---- Material supplied
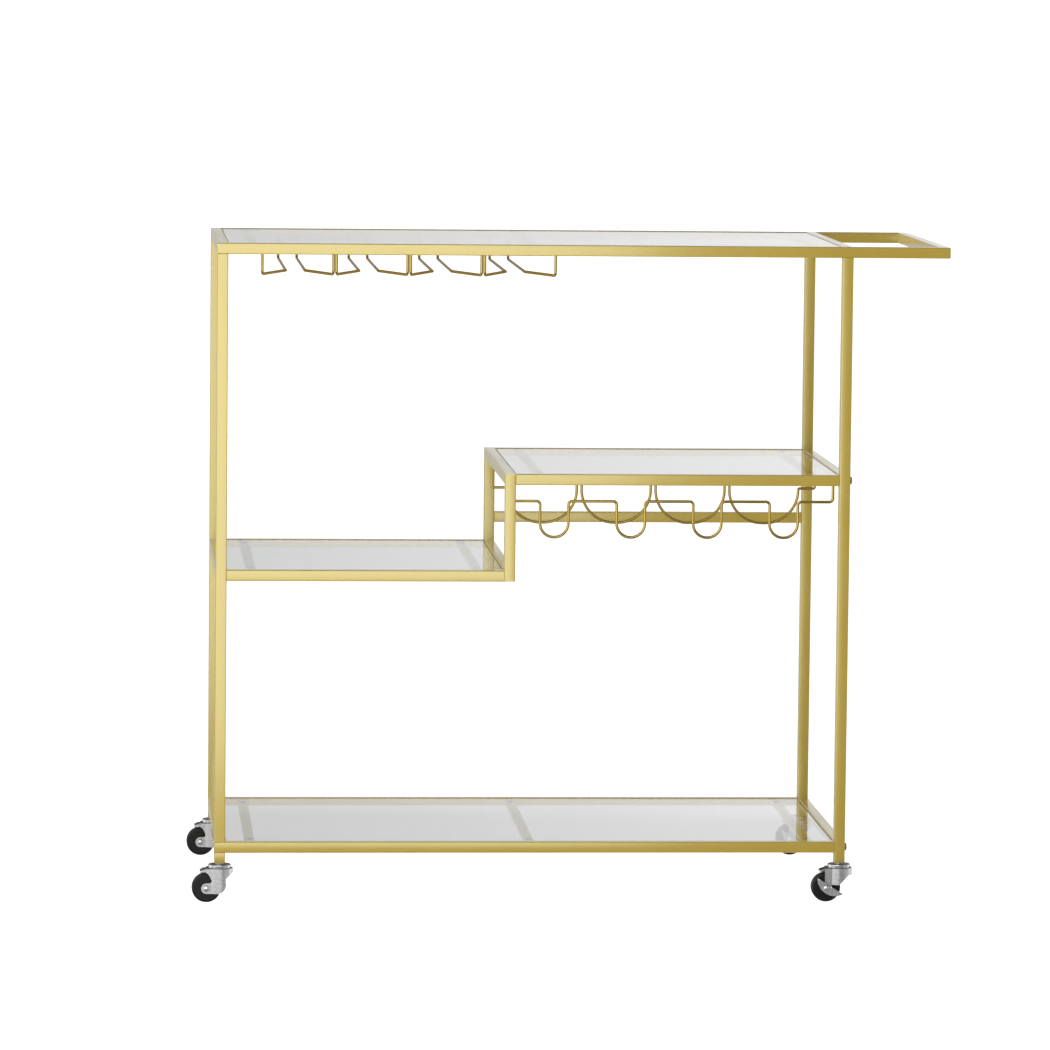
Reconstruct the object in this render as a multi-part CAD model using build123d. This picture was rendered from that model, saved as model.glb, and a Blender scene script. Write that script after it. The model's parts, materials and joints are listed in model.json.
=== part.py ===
from build123d import *
import math
import os

# A bar cart on four swivel casters: a welded square-tube frame with four glass
# panels, a stemware rack, a bottle rack and a push handle at the right end.
# All sizes are in millimetres. Pieces are drawn from the floor under the front
# left corner of the frame: +X runs to the handle, +Y to the back and +Z up.

# ---- Driving sizes of the frame ----
body_length = 867.0       # left face to the right face of the right legs
handle_reach = 133.0      # right face of the legs to the outside of the handle bar
frame_depth = 450.0       # front face to back face
frame_height = 901.5      # floor to the top of the top rails
step_left = 393.5         # left face of the posts between the low and the high shelf
low_shelf_top = 456.5
shelf_step = 132.5        # low shelf to high shelf
bottle_stop_drop = 91.5   # high shelf down to the rail behind the bottles
foot_high = 14.0          # caster to the underside of the bottom shelf rails

# ---- Square tube ----
tube = 15.0
tube_wall = 1.2
tube_edge = 1.3           # outer corner radius
cap_thick = 1.5           # cap welded into each open post end
fit_gap = 0.15            # around a plug pushed into a tube
mitre_gap = 0.05          # root gap of a mitred weld

# ---- Glass and what it lies on ----
glass_thick = 5.0
glass_gap = 1.0           # between the glass and the rails around it
glass_corner = 3.0
glass_recess = 0.7        # rail top to glass top
bar_wide = 14.0
bar_thick = 4.0
bar_inset = 34.0          # rail to the middle of the outermost bars
pad_radius = 4.0
pad_thick = 0.8
pad_inset = 30.0          # bar end to pad centre

# ---- Screws at the bolted corners ----
screw_radius = 3.0
screw_head_radius = 5.3
screw_head_high = 2.8
screw_socket = 4.0        # across flats
screw_socket_deep = 1.6
screw_hole_gap = 0.2      # radial, in the leg
screw_nut_gap = 0.04      # radial, in the nut
nut_long = 14.0

# ---- Wire racks ----
wire = 4.0                # rod diameter
stem_slots = 4
stem_first = 61.0         # left face to the first front post of the rack
stem_pitch = 100.8
stem_mouth = 96.5         # between the two front posts of a slot
stem_flare = 35.0         # how far each rod comes in
stem_flare_end = 105.0    # where the flare ends, from the front face
stem_drop = 27.0          # rail underside to rod centre
stem_bend = 5.0           # bend radius of the rods
bottle_pitch = 105.0
neck_first = 53.0         # step post to the middle of the first neck dip
neck_half = 19.4          # half width of a neck dip, rod centre
neck_drop = 22.3          # shelf rail underside to the rod centre between the dips
neck_dip = 49.4           # depth of a dip
neck_bend = 5.0
neck_end_gap = 8.0        # from the right leg to the rod that rises to the rail
body_wire_back = 305.0    # front face to the rear rod
body_first = 58.5         # step post to the middle of the first body arc
body_cusp = 7.0           # between neighbouring arcs, rod centres
body_drop = 30.1          # shelf rail underside to the rod centre at the ends
body_dip = 49.4           # depth of an arc
body_cusp_high = 8.0      # rise of the cusps above the ends
body_end_inset = 2.4      # rod centre inside the left edge of each side rail
body_end_bend = 2.6

# ---- Casters ----
wheel_radius = 20.0
tread_wide = 17.0
tread_round = 3.0
sidewall_deep = 0.5       # recessed ring in each side of the tyre
sidewall_inner = 13.2
sidewall_rim = 3.6        # tread to the outside of that ring
hub_radius = 12.0
hub_recess = 1.2
axle_radius = 3.0
caster_trail = 18.0
sheet = 1.5               # fork plate
plate_half = 14.8         # half the width over the fork plates
nose_radius = 18.1        # round front of the fork about the swivel
crown_thick = 1.8
crown_room = 5.2          # wheel top to crown underside
hood_reach = 27.0         # swivel axis to the back of the crown
hood_half = 10.0
hood_drop = 2.6           # fall of the hood behind the side plates
hood_lip = 4.0            # diameter of its rolled edge
race_radius = 15.5
race_high = 5.0
shoulder_inset = 0.1      # leg face to the edge of the shoulder
shoulder_high = 1.7
stem_radius = 4.0
stem_foot_radius = 6.5
stem_foot_high = 2.2
turn_gap = 0.3            # between turning faces
side_gap = 0.5            # each side of a wheel hub
run_gap = 0.06            # radial running clearance on axles
rivet_radius = 4.7
rivet_high = 2.0
boss_radius = 7.2         # round end of a plain fork plate
brake_boss_radius = 5.4   # the same on a braked fork
brake_lead = 5.0          # slanted front edge of a braked fork, ahead of its boss
brake_nose = 7.7          # crown underside to the lower edge of its nose
plain_nose = 3.5          # the same on a plain fork

# ---- Brake pedal ----
pedal_thick = 1.2
pedal_half = 20.4         # half the straight edge
pedal_deep = 10.8         # straight edge to the lowest point
pedal_rise = 4.0          # axle to the underside of the flanges
pedal_shift = 2.5         # axle to the middle of the straight edge
pedal_slope = 32.4        # degrees, toe end down
pedal_travel = 24.0       # degrees, from free to pressed
pedal_flange = 4.0
rivet_gap = 0.4           # rivet head to the toe flange
flange_stop = 6.4         # heel flange ends this far before the axle

# ---- Sizes that follow ----
caster_height = 2 * wheel_radius + crown_room + crown_thick + turn_gap + race_high + shoulder_high
frame_length = body_length + handle_reach
rail_back = frame_depth - tube
leg_right = body_length - tube
handle_left = frame_length - tube
post_right = step_left + tube
legs_top = frame_height - tube
high_shelf_top = low_shelf_top + shelf_step
shelf_under = high_shelf_top - tube
bottle_stop_top = high_shelf_top - bottle_stop_drop
bottom_shelf_top = caster_height + foot_high + tube
neck_level = shelf_under - neck_drop
neck_low = neck_level - neck_dip
body_level = shelf_under - body_drop
body_low = body_level - body_dip
body_cusp_top = body_level + body_cusp_high
plug_high = foot_high - 1.0
half_tube = tube / 2
shoulder_radius = half_tube - shoulder_inset
crown_low = 2 * wheel_radius + crown_room
crown_high = crown_low + crown_thick
pedal_reach = plate_half + turn_gap + pedal_thick
flange_start = math.sqrt(max((rivet_radius + rivet_gap) ** 2 - pedal_rise ** 2, 0))

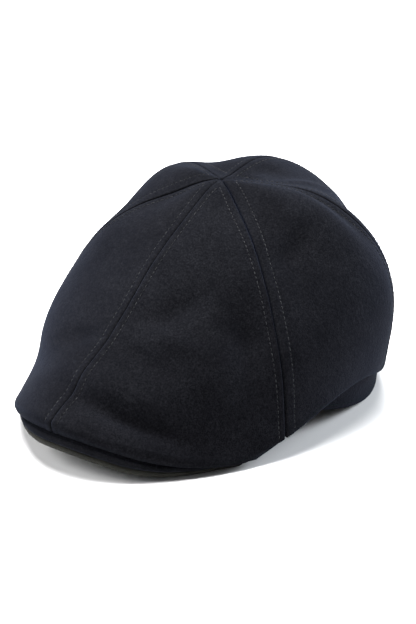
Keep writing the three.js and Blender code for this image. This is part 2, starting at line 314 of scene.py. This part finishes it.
# %% The cloth past its edge
roll_pull = {"leave": 0.5, "out": 0.15, "up": 0.35}
tuck_pull = {"leave": 0.55, "most": 0.0045, "out": 0.45, "down": 0.76}
near_edge = 0.98
full_inward = 0.6
pull_change = 0.3
out_change = 0.5


def hem_section(turn, along):
    """Reach and height of the cloth past its edge, for along from 0 to 1."""
    edge_out, edge_up = crown_section(turn, np.ones_like(turn))
    near_out, near_up = crown_section(turn, np.full_like(turn, near_edge))
    run = np.hypot(edge_out - near_out, edge_up - near_up)
    way_out = (edge_out - near_out) / run
    way_up = (edge_up - near_up) / run
    under = corner_share(turn)
    early = smooth_step(0, pull_change, under)
    peak = peak_edge(turn)
    behind = smooth_step(corner_turn, tuck_turn, np.abs(turn))
    roll = roll_at(turn)
    sewn = sewn_at(turn)
    end_out = mix(peak["out"], band_out(turn, sewn + cloth / band_height, band_wall), behind) + hem_seat
    end_up = mix(peak["up"] - peak["depth"], band_lower(turn) + sewn * band_height, behind)
    gap = np.hypot(edge_out - end_out, edge_up - end_up)
    inward = smooth_step(0, full_inward, (edge_out - end_out) / gap)
    last_out = mix(edge_out + roll_lean, end_out, smooth_step(0, out_change, under))
    last_up = mix(edge_up - roll, end_up, under * under)
    tuck = np.minimum(tuck_pull["most"], tuck_pull["leave"] * gap)
    pull = mix(roll_pull["leave"] * roll, tuck, early)
    points = [
        (edge_out, edge_up),
        (edge_out + way_out * pull, edge_up + way_up * pull),
        (last_out + mix(roll_pull["out"] * roll, tuck_pull["out"] * gap, under),
         last_up + mix(roll_pull["up"] * roll, -tuck_pull["down"] * gap * inward, early)),
        (last_out, last_up),
    ]
    rest = 1 - along
    weights = [rest ** 3, 3 * rest * rest * along, 3 * rest * along * along, along ** 3]
    out = sum(weight * point[0] for weight, point in zip(weights, points))
    up = sum(weight * point[1] for weight, point in zip(weights, points))
    return out, up


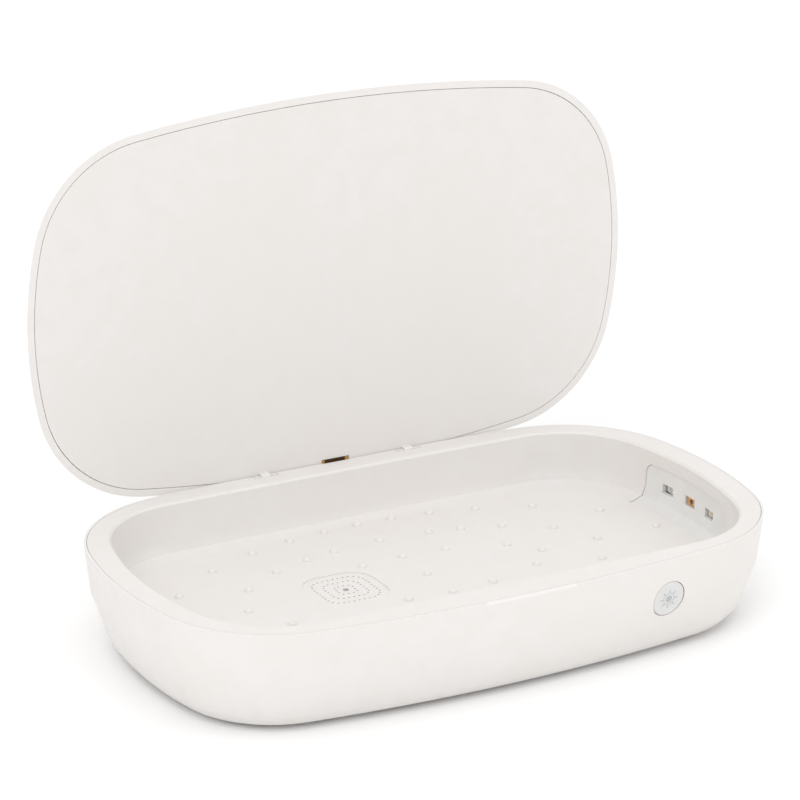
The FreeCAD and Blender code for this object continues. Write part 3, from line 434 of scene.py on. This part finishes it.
def lamp_body(node_name, finish, lens):
    """The lamp's housing, which comes forward in its opening, with a round lens on the front."""
    low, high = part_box(node_name)
    front = low[0] - LAMP_FORWARD
    sizes = (low[0] - front, high[1] - low[1] + 2 * LAMP_SIDE, high[2] - low[2])
    middle = ((front + low[0]) / 2, (low[1] + high[1]) / 2, (low[2] + high[2]) / 2)
    form = bmesh.new()
    bmesh.ops.create_cube(form, size=1, matrix=Matrix.Translation(middle) @ Matrix.Diagonal((*sizes, 1)))
    bmesh.ops.bevel(form, geom=form.edges[:], offset=LAMP_EDGE, segments=3, profile=0.5, affect="EDGES")
    new_piece(node_name + "_housing", form, finish, "base")
    eye = bmesh.new()
    place = Matrix.Translation((front, middle[1], middle[2])) @ Matrix.Rotation(math.radians(90), 4, "Y")
    bmesh.ops.create_uvsphere(eye, u_segments=LENS_STEPS, v_segments=LENS_RINGS, radius=LAMP_LENS,
                              matrix=place @ Matrix.Diagonal((1, 1, LENS_BULGE, 1)))
    new_piece(node_name + "_lens", eye, lens, "base")


ceramic = resin("lamp_ceramic", (0.80, 0.77, 0.70), (0.70, 0.66, 0.58))
quartz = resin("lens_quartz", (0.66, 0.55, 0.38), (0.50, 0.36, 0.18))
amber = resin("lens_amber", (0.10, 0.04, 0.015), (0.03, 0.012, 0.006))
lamp_body("uvc_led_front", ceramic, quartz)
lamp_body("centre_led", resin("ring_amber", (0.80, 0.40, 0.08), (0.55, 0.22, 0.04)), amber)
lamp_body("uvc_led_rear", ceramic, resin("lens_smoke", (0.50, 0.54, 0.58), (0.36, 0.40, 0.46)))


# ---------------------------------------------------------------- stage, light and camera

def stage_floor():
    bpy.ops.mesh.primitive_plane_add(size=12, location=(0, 0, 0))
    floor = bpy.context.object
    floor.name = "floor"
    g = Graph("floor_paper")
    tone = g.noise(0.2, 2.0)
    mix = g.blend(tone, "Fac", (0.93, 0.93, 0.93), (0.95, 0.95, 0.95))
    g.join(mix, 2, g.shader, "Base Color")
    g.settle(Roughness=0.9)
    floor.data.materials.append(g.material)


def soft_box(name, place, aim, size, power):
    """A rectangular studio light turned towards a point."""
    data = bpy.data.lights.new(name, "AREA")
    data.shape = "RECTANGLE"
    data.size, data.size_y = size
    data.energy = power
    lamp = bpy.data.objects.new(name, data)
    lamp.location = place
    lamp.rotation_euler = (Vector(aim) - Vector(place)).to_track_quat("-Z", "Y").to_euler()
    bpy.context.scene.collection.objects.link(lamp)


def surround(strength):
    world = bpy.data.worlds.new("studio")
    world.use_nodes = True
    background = world.node_tree.nodes["Background"]
    background.inputs["Color"].default_value = (1, 1, 1, 1)
    background.inputs["Strength"].default_value = strength
    bpy.context.scene.world = world


def stand_camera():
    azimuth, elevation, roll = (math.radians(a) for a in (CAMERA_AZIMUTH, CAMERA_ELEVATION, CAMERA_ROLL))
    right = Vector((math.cos(azimuth), math.sin(azimuth), 0))
    back = Vector((math.sin(azimuth) * math.cos(elevation), -math.cos(azimuth) * math.cos(elevation),
                   math.sin(elevation)))
    up = back.cross(right)
    right, up = (right * math.cos(roll) + up * math.sin(roll), up * math.cos(roll) - right * math.sin(roll))
    data = bpy.data.cameras.new("camera")
    data.lens = CAMERA_LENS
    data.sensor_width = 36
    data.shift_x, data.shift_y = CAMERA_SHIFT
    camera = bpy.data.objects.new("camera", data)
    turn = Matrix((right, up, back)).transposed()
    camera.matrix_world = Matrix.Translation(CAMERA_PLACE) @ turn.to_4x4()
    bpy.context.scene.collection.objects.link(camera)
    bpy.context.scene.camera = camera


LIGHTS = (
    ("key", (-1.1, -0.9, 1.5), (0, 0, 0.05), (1.2, 1.2), 10.5),
    ("fill", (1.4, -1.0, 0.9), (0, 0, 0.05), (1.2, 1.0), 4),
    ("top", (0.1, 0.2, 1.9), (0, 0, 0), (1.6, 1.6), 5),
)
SKY_STRENGTH = 0.88

stage_floor()
surround(SKY_STRENGTH)
for light in LIGHTS:
    soft_box(*light)
stand_camera()
bpy.context.scene.view_settings.view_transform = "Standard"
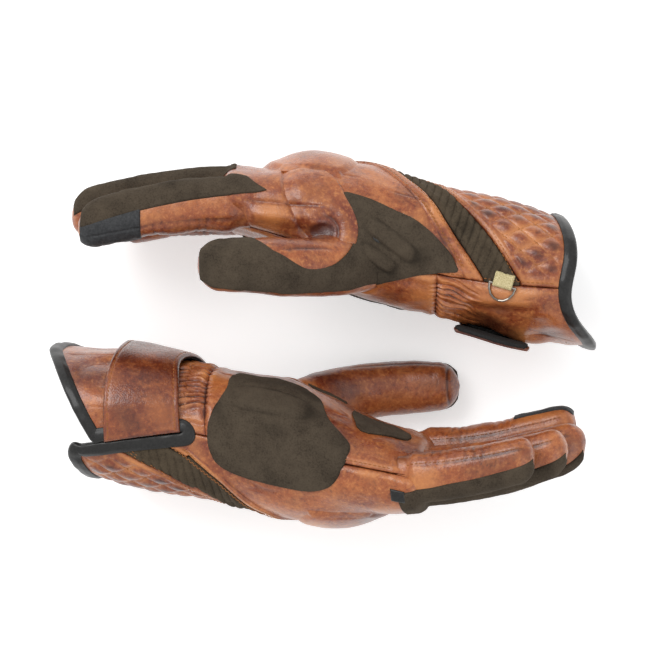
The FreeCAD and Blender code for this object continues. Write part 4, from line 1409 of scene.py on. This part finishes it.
--------
» **Written problem**
Your task is to quote exactly the lines beginning with the one that contains "Keep writing the" and ending with the one that contains "out_change = 0.5", with nothing left out or added.

» **Task response**
Keep writing the three.js and Blender code for this image. This is part 2, starting at line 314 of scene.py. This part finishes it.
# %% The cloth past its edge
roll_pull = {"leave": 0.5, "out": 0.15, "up": 0.35}
tuck_pull = {"leave": 0.55, "most": 0.0045, "out": 0.45, "down": 0.76}
near_edge = 0.98
full_inward = 0.6
pull_change = 0.3
out_change = 0.5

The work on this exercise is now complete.